STATED EXERCISE >>
Read the data and repeat all of it exactly.

GIVEN DATA >>
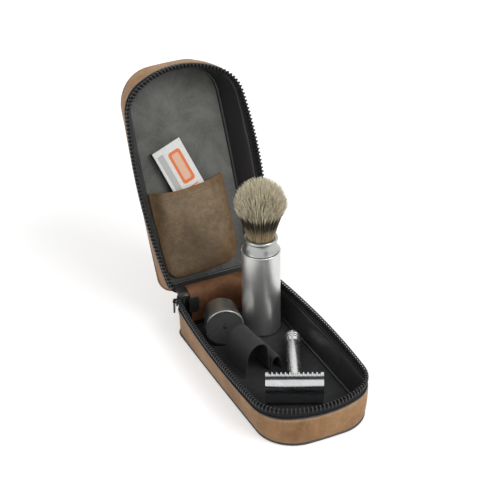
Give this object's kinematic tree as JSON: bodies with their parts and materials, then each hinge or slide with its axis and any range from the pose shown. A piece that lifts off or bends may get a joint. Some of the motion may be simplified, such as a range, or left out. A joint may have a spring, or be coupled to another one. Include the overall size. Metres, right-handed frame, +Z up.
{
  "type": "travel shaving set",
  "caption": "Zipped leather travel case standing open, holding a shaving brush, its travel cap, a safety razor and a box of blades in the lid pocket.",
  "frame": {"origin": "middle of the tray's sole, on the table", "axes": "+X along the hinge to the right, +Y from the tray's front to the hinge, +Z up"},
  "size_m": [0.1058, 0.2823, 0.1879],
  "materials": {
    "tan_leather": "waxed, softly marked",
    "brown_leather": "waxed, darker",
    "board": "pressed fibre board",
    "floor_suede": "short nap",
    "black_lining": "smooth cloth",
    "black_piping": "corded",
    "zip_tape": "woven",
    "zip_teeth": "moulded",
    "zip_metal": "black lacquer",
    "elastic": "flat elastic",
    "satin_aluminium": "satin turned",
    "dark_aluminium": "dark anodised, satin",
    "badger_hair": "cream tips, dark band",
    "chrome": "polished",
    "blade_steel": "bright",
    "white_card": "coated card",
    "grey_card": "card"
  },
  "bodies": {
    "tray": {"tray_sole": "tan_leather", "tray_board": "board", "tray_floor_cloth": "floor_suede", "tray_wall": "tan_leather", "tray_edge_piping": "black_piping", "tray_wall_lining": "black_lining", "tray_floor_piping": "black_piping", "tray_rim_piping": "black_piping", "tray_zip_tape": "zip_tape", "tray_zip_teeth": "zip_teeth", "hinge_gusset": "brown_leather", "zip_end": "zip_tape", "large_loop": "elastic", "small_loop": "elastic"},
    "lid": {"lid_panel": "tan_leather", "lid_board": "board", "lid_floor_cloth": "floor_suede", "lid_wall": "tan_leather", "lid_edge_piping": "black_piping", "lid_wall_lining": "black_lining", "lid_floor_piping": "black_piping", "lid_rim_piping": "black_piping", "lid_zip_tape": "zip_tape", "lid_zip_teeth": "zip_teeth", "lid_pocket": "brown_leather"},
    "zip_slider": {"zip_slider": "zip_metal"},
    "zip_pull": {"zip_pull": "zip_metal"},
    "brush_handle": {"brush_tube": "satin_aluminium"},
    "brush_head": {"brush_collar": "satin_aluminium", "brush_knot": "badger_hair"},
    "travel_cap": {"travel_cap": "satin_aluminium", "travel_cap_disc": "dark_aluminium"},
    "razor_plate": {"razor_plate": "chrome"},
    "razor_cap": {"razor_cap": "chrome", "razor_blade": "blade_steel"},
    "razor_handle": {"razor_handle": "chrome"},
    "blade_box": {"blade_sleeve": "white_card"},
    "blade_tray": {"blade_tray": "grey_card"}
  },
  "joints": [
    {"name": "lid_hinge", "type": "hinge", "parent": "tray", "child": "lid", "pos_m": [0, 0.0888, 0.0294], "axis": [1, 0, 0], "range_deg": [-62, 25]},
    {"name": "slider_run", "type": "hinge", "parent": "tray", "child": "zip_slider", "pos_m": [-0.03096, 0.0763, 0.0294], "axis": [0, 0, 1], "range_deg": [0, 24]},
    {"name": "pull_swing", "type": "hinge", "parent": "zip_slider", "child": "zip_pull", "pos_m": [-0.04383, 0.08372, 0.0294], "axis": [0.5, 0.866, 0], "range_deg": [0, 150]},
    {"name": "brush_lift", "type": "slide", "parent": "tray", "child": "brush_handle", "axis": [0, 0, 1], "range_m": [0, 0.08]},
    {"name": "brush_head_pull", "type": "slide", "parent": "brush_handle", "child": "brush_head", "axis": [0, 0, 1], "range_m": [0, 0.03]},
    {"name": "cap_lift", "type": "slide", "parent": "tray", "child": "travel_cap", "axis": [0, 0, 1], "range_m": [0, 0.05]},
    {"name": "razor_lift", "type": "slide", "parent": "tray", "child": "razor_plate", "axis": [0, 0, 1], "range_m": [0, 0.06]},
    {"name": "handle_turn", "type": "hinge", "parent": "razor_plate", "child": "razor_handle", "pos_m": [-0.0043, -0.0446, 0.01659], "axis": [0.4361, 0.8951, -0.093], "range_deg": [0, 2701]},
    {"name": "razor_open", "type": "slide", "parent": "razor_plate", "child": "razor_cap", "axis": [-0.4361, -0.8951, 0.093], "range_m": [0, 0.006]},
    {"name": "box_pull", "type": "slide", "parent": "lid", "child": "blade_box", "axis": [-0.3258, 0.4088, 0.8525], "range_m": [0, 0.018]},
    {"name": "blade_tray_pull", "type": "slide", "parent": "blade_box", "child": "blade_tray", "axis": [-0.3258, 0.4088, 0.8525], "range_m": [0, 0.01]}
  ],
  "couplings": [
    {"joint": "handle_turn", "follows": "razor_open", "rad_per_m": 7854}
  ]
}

EXERCISE OUTPUT >>
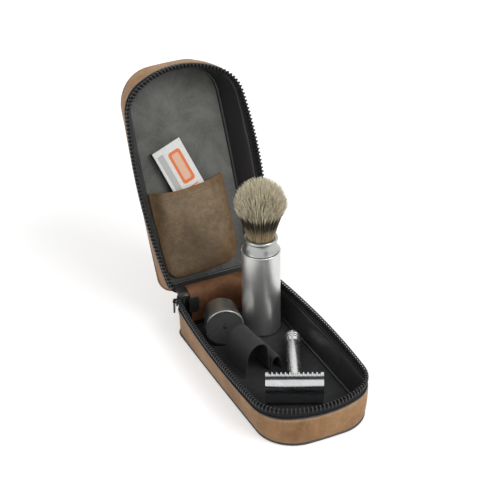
Give this object's kinematic tree as JSON: bodies with their parts and materials, then each hinge or slide with its axis and any range from the pose shown. A piece that lifts off or bends may get a joint. Some of the motion may be simplified, such as a range, or left out. A joint may have a spring, or be coupled to another one. Include the overall size. Metres, right-handed frame, +Z up.
{
  "type": "travel shaving set",
  "caption": "Zipped leather travel case standing open, holding a shaving brush, its travel cap, a safety razor and a box of blades in the lid pocket.",
  "frame": {"origin": "middle of the tray's sole, on the table", "axes": "+X along the hinge to the right, +Y from the tray's front to the hinge, +Z up"},
  "size_m": [0.1058, 0.2823, 0.1879],
  "materials": {
    "tan_leather": "waxed, softly marked",
    "brown_leather": "waxed, darker",
    "board": "pressed fibre board",
    "floor_suede": "short nap",
    "black_lining": "smooth cloth",
    "black_piping": "corded",
    "zip_tape": "woven",
    "zip_teeth": "moulded",
    "zip_metal": "black lacquer",
    "elastic": "flat elastic",
    "satin_aluminium": "satin turned",
    "dark_aluminium": "dark anodised, satin",
    "badger_hair": "cream tips, dark band",
    "chrome": "polished",
    "blade_steel": "bright",
    "white_card": "coated card",
    "grey_card": "card"
  },
  "bodies": {
    "tray": {"tray_sole": "tan_leather", "tray_board": "board", "tray_floor_cloth": "floor_suede", "tray_wall": "tan_leather", "tray_edge_piping": "black_piping", "tray_wall_lining": "black_lining", "tray_floor_piping": "black_piping", "tray_rim_piping": "black_piping", "tray_zip_tape": "zip_tape", "tray_zip_teeth": "zip_teeth", "hinge_gusset": "brown_leather", "zip_end": "zip_tape", "large_loop": "elastic", "small_loop": "elastic"},
    "lid": {"lid_panel": "tan_leather", "lid_board": "board", "lid_floor_cloth": "floor_suede", "lid_wall": "tan_leather", "lid_edge_piping": "black_piping", "lid_wall_lining": "black_lining", "lid_floor_piping": "black_piping", "lid_rim_piping": "black_piping", "lid_zip_tape": "zip_tape", "lid_zip_teeth": "zip_teeth", "lid_pocket": "brown_leather"},
    "zip_slider": {"zip_slider": "zip_metal"},
    "zip_pull": {"zip_pull": "zip_metal"},
    "brush_handle": {"brush_tube": "satin_aluminium"},
    "brush_head": {"brush_collar": "satin_aluminium", "brush_knot": "badger_hair"},
    "travel_cap": {"travel_cap": "satin_aluminium", "travel_cap_disc": "dark_aluminium"},
    "razor_plate": {"razor_plate": "chrome"},
    "razor_cap": {"razor_cap": "chrome", "razor_blade": "blade_steel"},
    "razor_handle": {"razor_handle": "chrome"},
    "blade_box": {"blade_sleeve": "white_card"},
    "blade_tray": {"blade_tray": "grey_card"}
  },
  "joints": [
    {"name": "lid_hinge", "type": "hinge", "parent": "tray", "child": "lid", "pos_m": [0, 0.0888, 0.0294], "axis": [1, 0, 0], "range_deg": [-62, 25]},
    {"name": "slider_run", "type": "hinge", "parent": "tray", "child": "zip_slider", "pos_m": [-0.03096, 0.0763, 0.0294], "axis": [0, 0, 1], "range_deg": [0, 24]},
    {"name": "pull_swing", "type": "hinge", "parent": "zip_slider", "child": "zip_pull", "pos_m": [-0.04383, 0.08372, 0.0294], "axis": [0.5, 0.866, 0], "range_deg": [0, 150]},
    {"name": "brush_lift", "type": "slide", "parent": "tray", "child": "brush_handle", "axis": [0, 0, 1], "range_m": [0, 0.08]},
    {"name": "brush_head_pull", "type": "slide", "parent": "brush_handle", "child": "brush_head", "axis": [0, 0, 1], "range_m": [0, 0.03]},
    {"name": "cap_lift", "type": "slide", "parent": "tray", "child": "travel_cap", "axis": [0, 0, 1], "range_m": [0, 0.05]},
    {"name": "razor_lift", "type": "slide", "parent": "tray", "child": "razor_plate", "axis": [0, 0, 1], "range_m": [0, 0.06]},
    {"name": "handle_turn", "type": "hinge", "parent": "razor_plate", "child": "razor_handle", "pos_m": [-0.0043, -0.0446, 0.01659], "axis": [0.4361, 0.8951, -0.093], "range_deg": [0, 2701]},
    {"name": "razor_open", "type": "slide", "parent": "razor_plate", "child": "razor_cap", "axis": [-0.4361, -0.8951, 0.093], "range_m": [0, 0.006]},
    {"name": "box_pull", "type": "slide", "parent": "lid", "child": "blade_box", "axis": [-0.3258, 0.4088, 0.8525], "range_m": [0, 0.018]},
    {"name": "blade_tray_pull", "type": "slide", "parent": "blade_box", "child": "blade_tray", "axis": [-0.3258, 0.4088, 0.8525], "range_m": [0, 0.01]}
  ],
  "couplings": [
    {"joint": "handle_turn", "follows": "razor_open", "rad_per_m": 7854}
  ]
}